=== STORED DATA ===
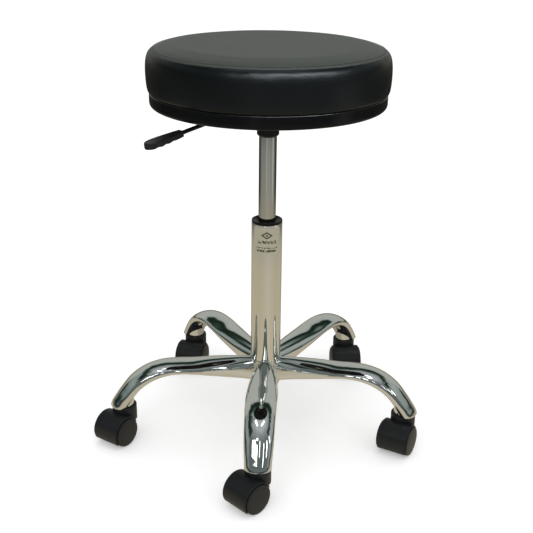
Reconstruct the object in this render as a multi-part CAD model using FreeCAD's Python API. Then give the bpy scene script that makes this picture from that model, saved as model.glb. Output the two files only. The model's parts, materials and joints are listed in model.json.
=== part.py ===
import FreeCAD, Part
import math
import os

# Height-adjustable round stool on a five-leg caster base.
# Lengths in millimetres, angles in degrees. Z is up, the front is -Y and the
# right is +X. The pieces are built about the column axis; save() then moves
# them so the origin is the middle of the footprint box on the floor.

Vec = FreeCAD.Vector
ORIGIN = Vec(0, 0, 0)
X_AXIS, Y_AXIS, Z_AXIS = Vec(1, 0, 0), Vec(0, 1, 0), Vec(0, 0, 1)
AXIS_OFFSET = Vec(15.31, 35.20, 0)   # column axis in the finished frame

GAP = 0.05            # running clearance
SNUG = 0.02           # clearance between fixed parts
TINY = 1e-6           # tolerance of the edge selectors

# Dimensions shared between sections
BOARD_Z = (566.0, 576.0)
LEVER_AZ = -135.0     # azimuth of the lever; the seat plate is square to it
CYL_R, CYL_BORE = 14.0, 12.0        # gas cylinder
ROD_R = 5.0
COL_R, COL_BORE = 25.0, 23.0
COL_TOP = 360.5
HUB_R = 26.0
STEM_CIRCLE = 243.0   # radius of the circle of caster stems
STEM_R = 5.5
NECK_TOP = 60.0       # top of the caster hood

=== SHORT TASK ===
Say how many lines hold the word "FreeCAD", giving the number and nothing else.

=== FINAL RESULT ===
3